Som Mittal, Chairman, NASSCOM
He has been recognized for his thinking and contribution in areas such as core competence and fortune at the bottom of the pyramid. Not enough people have written on his consulting capabilities. He was a wonderful facilitator and had a way of helping leaders to think differently and see a broader road ahead through a process of logical thinking.
Ashok Soota, Executive Chairman, MindTree
He was one man who was able to translate academic ideas into practically implementable ones. He worked in the field in his dream to transform the bottom of the pyramid. He would visit Dharavi and remote villages along with his wife Gayatri to meet with people there and saw how economic uplifting of those is a viable business opportunity and evangelized it.
He had sent some of his research in the past to get my feedback and was excited by new groundbreaking thoughts in areas of collaboration, frictionless information systems to mention a few.
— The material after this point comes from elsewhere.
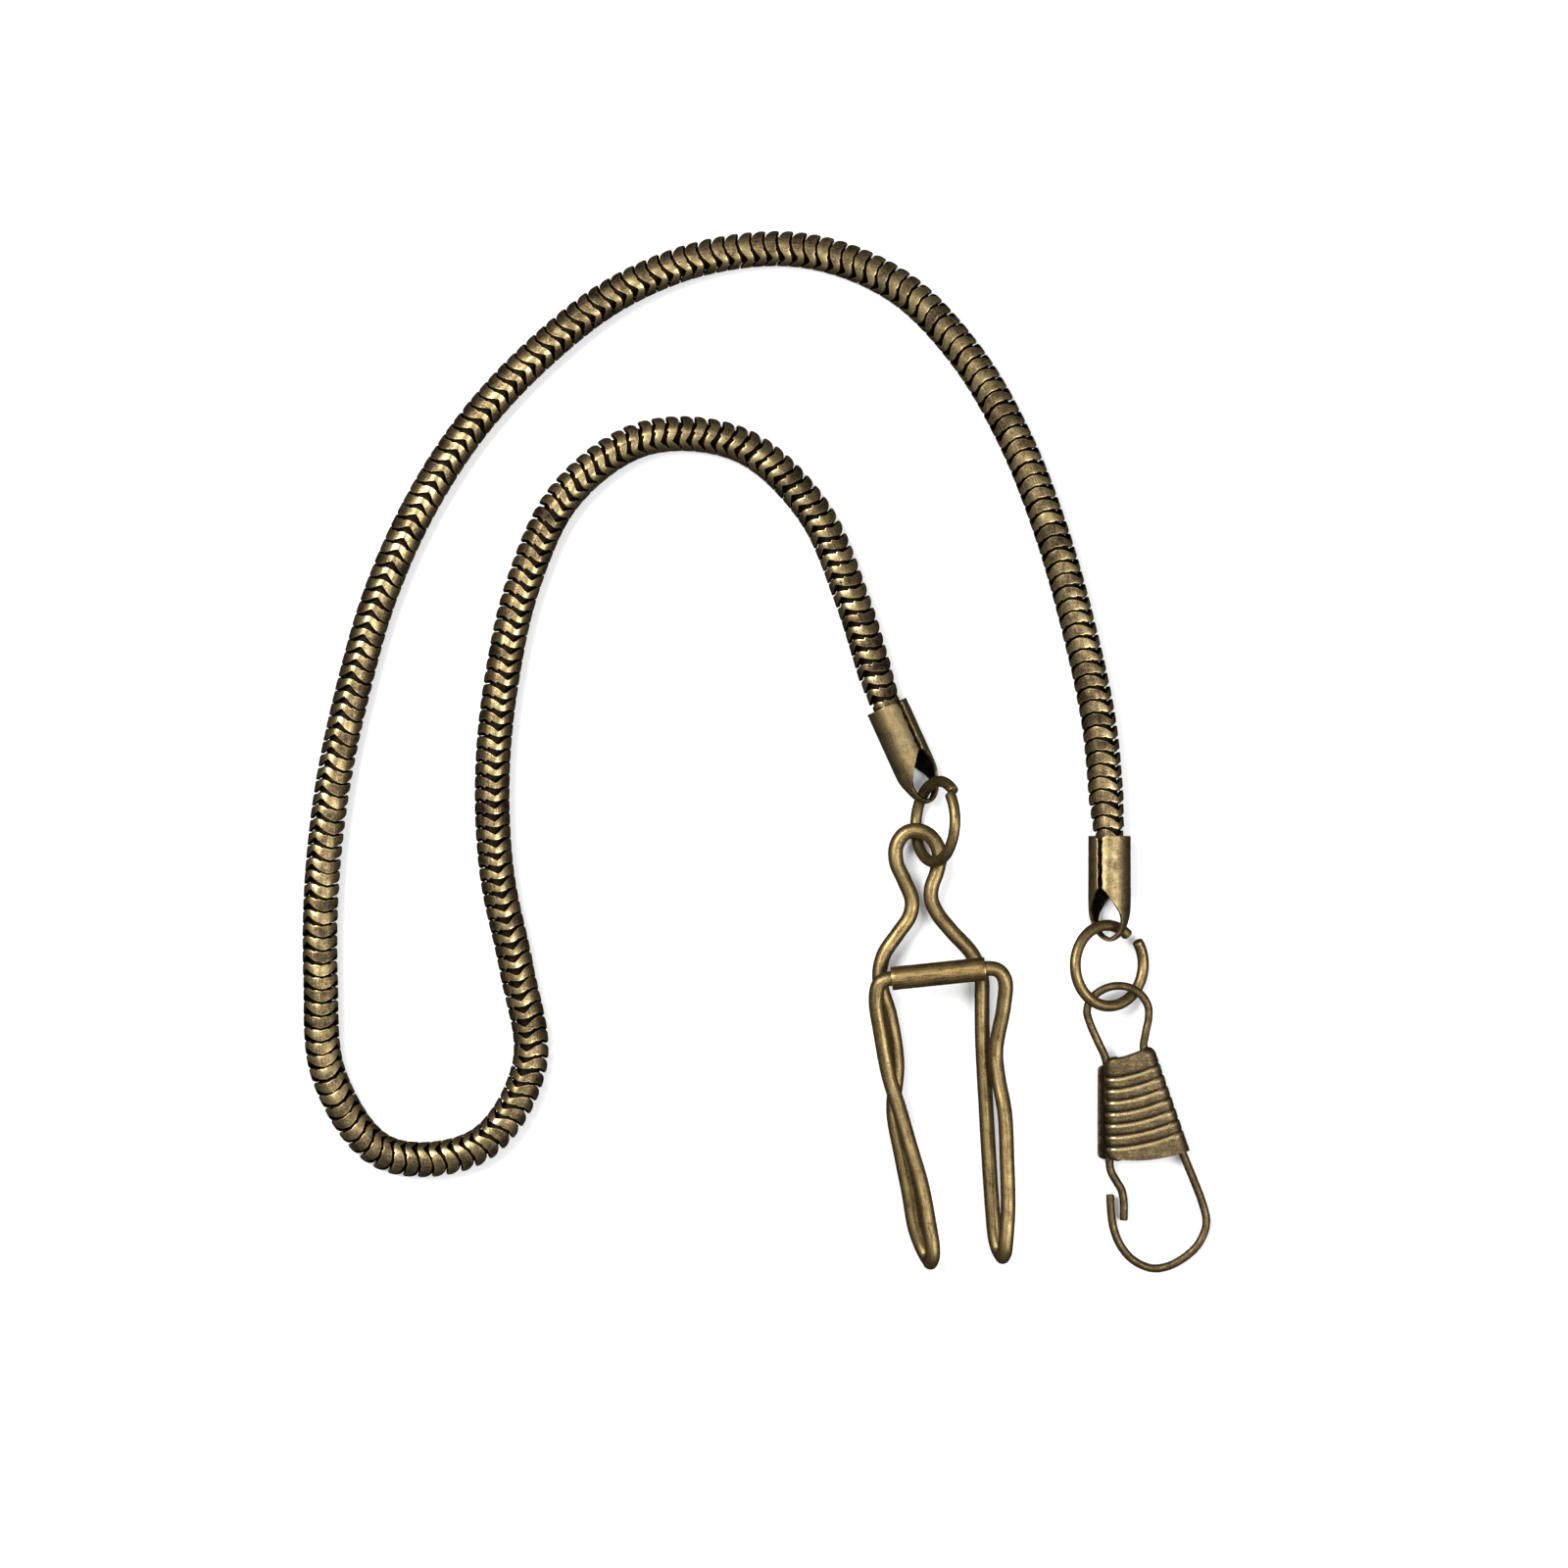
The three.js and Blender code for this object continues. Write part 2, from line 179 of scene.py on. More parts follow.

He profiled Jamcracker in his book as well, as he saw some of what we were doing were pushing the envelope of how future on-demand systems would evolve.
He straddled different worlds at ease and commanded tremendous respect for his intellectual capability and able to speak the language of the target segment—academia, G-50 boards, social transformation to name a few.
My wife Sukanya and I had met with him and his wife Gayatri several times and it was always a blast and they made excellent partners. He loved my children. We will miss him dearly. It is a loss that is irreplaceable. My prayers are with Gayatri and his family and may his soul rest in peace.